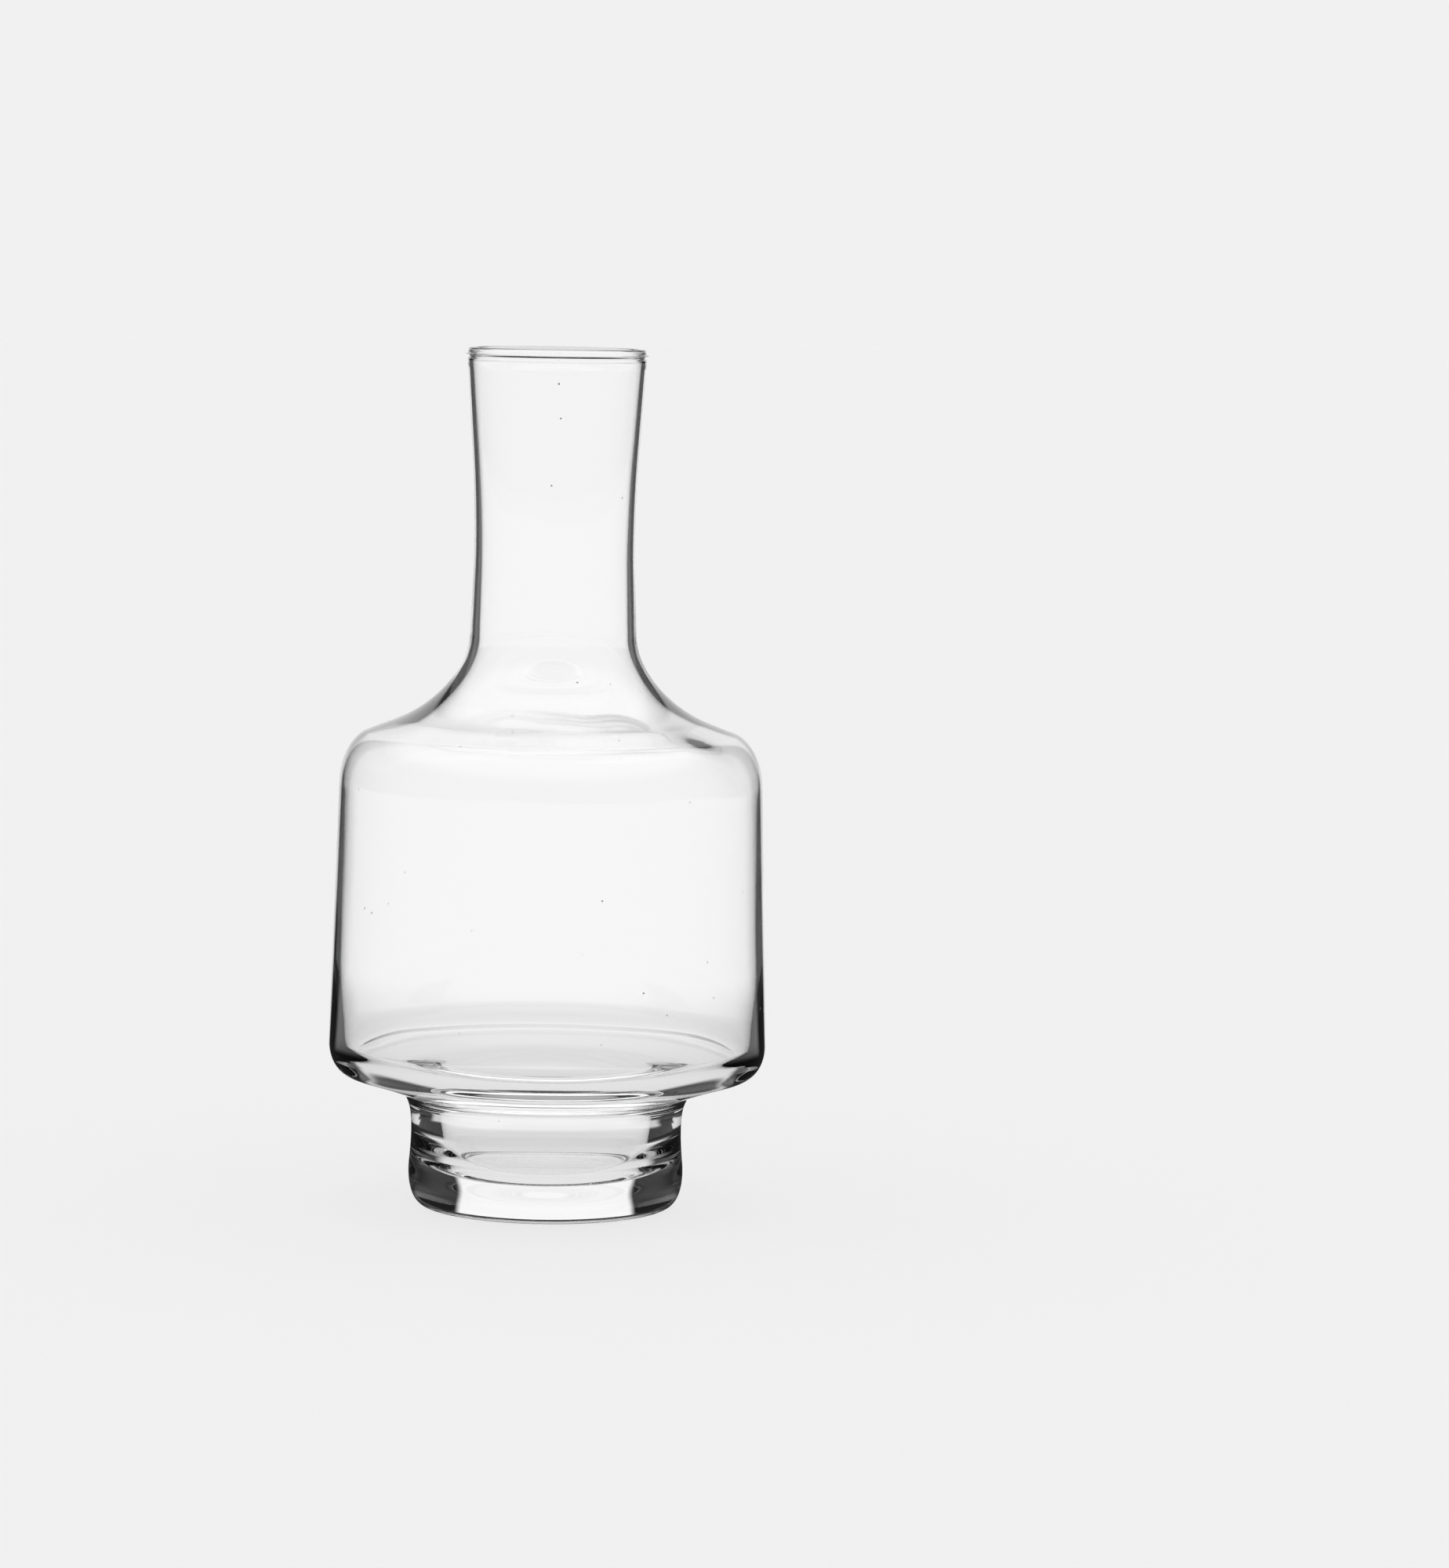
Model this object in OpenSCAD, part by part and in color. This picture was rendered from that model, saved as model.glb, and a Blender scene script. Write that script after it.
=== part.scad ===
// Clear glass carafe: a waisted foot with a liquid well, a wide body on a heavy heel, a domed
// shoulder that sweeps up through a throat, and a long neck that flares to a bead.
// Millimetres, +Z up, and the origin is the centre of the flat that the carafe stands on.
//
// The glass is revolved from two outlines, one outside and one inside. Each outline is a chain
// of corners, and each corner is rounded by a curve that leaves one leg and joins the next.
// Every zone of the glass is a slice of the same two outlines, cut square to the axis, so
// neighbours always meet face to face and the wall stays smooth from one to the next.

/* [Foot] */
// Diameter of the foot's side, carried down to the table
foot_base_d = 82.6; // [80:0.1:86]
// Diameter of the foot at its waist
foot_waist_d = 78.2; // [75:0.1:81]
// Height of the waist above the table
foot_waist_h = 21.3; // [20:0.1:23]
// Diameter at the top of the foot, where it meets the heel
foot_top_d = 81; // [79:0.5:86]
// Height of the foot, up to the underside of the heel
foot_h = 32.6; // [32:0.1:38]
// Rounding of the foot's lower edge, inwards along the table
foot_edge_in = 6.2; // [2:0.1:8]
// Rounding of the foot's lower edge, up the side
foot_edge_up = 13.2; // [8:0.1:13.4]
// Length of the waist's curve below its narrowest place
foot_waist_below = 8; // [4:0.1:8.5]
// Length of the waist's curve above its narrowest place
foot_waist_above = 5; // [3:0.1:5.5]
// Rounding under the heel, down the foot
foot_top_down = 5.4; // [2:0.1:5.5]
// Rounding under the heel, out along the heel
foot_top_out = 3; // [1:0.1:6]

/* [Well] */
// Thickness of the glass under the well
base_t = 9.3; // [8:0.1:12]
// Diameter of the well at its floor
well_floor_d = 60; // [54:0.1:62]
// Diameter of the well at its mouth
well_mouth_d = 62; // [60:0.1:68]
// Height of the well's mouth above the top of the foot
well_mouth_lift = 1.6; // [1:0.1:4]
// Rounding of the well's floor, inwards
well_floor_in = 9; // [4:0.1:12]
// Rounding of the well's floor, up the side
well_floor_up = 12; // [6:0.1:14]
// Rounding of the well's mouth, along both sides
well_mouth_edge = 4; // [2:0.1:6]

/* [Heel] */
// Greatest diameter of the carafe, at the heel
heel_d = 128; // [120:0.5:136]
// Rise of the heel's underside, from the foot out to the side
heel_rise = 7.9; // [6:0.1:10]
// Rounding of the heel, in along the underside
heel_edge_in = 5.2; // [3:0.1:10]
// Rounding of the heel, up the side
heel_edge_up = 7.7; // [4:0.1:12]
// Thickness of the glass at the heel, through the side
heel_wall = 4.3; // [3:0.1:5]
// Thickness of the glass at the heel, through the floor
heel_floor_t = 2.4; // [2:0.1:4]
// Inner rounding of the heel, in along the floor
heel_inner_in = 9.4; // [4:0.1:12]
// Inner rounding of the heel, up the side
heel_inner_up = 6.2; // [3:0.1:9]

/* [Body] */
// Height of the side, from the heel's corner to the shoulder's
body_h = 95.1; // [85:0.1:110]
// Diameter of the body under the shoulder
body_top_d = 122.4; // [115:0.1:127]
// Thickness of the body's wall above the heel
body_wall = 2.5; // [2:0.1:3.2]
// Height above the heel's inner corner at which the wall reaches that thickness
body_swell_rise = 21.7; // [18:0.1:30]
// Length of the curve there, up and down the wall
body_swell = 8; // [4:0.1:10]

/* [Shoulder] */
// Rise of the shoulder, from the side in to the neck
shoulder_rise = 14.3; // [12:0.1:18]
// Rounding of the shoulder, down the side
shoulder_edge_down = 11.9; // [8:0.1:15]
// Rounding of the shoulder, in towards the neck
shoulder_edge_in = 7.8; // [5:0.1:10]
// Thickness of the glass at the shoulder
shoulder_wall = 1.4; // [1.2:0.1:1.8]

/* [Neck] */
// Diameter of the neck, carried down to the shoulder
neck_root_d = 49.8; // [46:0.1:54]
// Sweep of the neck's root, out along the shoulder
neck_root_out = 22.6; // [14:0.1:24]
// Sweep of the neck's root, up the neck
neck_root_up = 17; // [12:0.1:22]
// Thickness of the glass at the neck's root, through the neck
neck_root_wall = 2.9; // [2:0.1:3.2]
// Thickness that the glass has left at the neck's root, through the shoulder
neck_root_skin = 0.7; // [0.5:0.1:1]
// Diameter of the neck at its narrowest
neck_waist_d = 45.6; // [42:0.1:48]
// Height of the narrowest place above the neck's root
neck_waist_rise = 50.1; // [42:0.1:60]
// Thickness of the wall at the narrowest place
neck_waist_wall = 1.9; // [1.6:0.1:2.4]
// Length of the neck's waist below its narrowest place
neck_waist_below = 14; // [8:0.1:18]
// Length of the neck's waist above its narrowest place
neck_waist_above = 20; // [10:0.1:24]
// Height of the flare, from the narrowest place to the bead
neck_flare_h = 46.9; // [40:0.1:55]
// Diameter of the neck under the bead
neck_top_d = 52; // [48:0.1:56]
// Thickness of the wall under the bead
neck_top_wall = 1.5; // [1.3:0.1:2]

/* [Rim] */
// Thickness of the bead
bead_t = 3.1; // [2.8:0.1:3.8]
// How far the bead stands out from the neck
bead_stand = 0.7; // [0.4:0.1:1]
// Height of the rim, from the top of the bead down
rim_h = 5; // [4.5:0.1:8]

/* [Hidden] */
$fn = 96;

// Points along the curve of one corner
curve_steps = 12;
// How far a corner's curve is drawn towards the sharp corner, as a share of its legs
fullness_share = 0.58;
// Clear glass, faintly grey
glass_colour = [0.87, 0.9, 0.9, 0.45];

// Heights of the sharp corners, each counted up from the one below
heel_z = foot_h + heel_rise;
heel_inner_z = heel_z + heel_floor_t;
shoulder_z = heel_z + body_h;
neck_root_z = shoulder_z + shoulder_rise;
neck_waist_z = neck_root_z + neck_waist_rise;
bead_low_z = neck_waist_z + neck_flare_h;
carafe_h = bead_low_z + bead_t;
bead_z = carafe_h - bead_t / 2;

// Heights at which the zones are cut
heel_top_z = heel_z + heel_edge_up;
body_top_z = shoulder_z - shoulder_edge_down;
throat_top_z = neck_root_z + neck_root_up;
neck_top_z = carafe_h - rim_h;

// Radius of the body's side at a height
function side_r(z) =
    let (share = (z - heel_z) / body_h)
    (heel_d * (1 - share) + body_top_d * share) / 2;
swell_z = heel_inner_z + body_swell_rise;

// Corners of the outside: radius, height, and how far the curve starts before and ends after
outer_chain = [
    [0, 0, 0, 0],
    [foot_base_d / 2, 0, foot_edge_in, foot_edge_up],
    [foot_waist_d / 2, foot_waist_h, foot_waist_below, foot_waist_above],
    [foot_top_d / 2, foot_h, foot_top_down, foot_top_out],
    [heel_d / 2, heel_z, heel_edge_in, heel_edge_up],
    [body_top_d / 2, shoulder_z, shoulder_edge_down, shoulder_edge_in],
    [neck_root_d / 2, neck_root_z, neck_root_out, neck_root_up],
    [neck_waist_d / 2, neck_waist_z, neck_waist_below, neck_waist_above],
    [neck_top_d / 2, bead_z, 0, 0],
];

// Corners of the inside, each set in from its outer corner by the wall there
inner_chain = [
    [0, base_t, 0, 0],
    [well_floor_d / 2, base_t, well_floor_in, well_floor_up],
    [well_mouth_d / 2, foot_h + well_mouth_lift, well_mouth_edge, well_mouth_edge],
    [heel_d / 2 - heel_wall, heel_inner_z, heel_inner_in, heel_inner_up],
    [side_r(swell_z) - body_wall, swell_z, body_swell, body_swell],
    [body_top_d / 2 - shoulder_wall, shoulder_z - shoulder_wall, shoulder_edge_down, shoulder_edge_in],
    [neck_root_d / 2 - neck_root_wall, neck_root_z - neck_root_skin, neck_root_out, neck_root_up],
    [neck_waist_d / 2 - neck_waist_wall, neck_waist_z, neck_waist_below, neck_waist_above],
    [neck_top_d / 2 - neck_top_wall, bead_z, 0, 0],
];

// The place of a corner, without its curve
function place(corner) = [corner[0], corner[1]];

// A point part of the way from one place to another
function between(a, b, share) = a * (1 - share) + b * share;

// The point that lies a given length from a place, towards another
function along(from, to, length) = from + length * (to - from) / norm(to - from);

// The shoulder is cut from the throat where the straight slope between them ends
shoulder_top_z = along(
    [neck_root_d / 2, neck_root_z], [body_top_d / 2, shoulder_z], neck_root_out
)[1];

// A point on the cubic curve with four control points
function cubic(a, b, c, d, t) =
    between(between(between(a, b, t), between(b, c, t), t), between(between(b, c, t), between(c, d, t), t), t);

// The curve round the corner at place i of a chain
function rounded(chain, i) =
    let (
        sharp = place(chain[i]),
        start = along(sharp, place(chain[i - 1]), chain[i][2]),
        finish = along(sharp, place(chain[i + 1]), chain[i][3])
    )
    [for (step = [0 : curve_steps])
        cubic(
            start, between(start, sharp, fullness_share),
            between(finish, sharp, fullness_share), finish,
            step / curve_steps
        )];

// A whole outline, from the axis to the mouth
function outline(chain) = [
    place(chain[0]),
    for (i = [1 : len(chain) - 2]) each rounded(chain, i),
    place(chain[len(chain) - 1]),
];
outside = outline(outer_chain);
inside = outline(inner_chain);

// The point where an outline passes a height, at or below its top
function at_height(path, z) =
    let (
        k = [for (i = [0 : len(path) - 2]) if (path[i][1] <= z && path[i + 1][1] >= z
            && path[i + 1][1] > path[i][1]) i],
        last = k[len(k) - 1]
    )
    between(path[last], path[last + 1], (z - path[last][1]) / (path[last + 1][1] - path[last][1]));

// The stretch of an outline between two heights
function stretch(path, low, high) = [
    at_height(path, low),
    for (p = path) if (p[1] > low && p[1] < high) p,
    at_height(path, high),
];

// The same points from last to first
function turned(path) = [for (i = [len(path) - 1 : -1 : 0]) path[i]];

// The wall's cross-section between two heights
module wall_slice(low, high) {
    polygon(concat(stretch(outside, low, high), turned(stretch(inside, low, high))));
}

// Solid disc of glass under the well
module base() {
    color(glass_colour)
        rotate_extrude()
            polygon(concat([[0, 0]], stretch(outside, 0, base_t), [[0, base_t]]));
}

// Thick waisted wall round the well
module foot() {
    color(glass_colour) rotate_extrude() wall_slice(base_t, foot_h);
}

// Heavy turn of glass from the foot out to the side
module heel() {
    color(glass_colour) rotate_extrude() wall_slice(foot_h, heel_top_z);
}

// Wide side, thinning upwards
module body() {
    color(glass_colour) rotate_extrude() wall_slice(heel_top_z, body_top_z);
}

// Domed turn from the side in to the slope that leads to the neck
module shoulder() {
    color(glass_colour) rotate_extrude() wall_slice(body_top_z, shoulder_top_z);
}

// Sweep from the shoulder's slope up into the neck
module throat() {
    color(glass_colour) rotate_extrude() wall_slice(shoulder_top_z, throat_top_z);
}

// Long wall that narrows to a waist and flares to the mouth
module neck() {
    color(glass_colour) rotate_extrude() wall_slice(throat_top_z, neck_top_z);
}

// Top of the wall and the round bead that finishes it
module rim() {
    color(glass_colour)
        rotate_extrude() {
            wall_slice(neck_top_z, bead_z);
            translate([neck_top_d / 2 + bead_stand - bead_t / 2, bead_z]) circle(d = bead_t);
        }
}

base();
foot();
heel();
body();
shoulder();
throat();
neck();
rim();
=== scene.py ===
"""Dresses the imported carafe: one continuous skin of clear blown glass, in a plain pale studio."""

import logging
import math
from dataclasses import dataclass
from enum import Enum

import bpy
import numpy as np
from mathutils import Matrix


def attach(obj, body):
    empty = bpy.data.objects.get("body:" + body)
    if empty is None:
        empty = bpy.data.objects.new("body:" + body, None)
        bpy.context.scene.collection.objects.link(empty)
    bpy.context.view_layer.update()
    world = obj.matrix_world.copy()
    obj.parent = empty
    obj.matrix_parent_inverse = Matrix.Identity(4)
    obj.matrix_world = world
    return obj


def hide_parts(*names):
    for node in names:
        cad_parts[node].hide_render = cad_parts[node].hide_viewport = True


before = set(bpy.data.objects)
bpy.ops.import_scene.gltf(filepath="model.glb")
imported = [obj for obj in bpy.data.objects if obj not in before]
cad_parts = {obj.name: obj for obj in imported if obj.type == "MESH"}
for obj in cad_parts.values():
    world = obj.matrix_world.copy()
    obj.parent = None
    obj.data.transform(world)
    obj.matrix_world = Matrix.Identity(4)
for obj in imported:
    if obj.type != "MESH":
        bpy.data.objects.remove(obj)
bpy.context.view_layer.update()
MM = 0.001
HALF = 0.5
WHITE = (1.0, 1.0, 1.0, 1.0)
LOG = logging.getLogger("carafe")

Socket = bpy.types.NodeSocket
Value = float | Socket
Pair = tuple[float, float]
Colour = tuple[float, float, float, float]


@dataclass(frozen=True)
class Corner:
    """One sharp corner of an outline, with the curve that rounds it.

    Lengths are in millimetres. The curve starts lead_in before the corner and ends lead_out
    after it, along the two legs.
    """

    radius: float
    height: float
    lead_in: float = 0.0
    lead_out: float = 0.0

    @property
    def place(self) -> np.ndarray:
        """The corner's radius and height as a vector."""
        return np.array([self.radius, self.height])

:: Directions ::
Copy out exactly the lines from the one with "obj.matrix_world = Matrix.Identity(4)" through the one with "lead_out: float = 0.0", counting both ends, and no other lines.

:: Output of the task ::
    obj.matrix_world = Matrix.Identity(4)
for obj in imported:
    if obj.type != "MESH":
        bpy.data.objects.remove(obj)
bpy.context.view_layer.update()
MM = 0.001
HALF = 0.5
WHITE = (1.0, 1.0, 1.0, 1.0)
LOG = logging.getLogger("carafe")

Socket = bpy.types.NodeSocket
Value = float | Socket
Pair = tuple[float, float]
Colour = tuple[float, float, float, float]


@dataclass(frozen=True)
class Corner:
    """One sharp corner of an outline, with the curve that rounds it.

    Lengths are in millimetres. The curve starts lead_in before the corner and ends lead_out
    after it, along the two legs.
    """

    radius: float
    height: float
    lead_in: float = 0.0
    lead_out: float = 0.0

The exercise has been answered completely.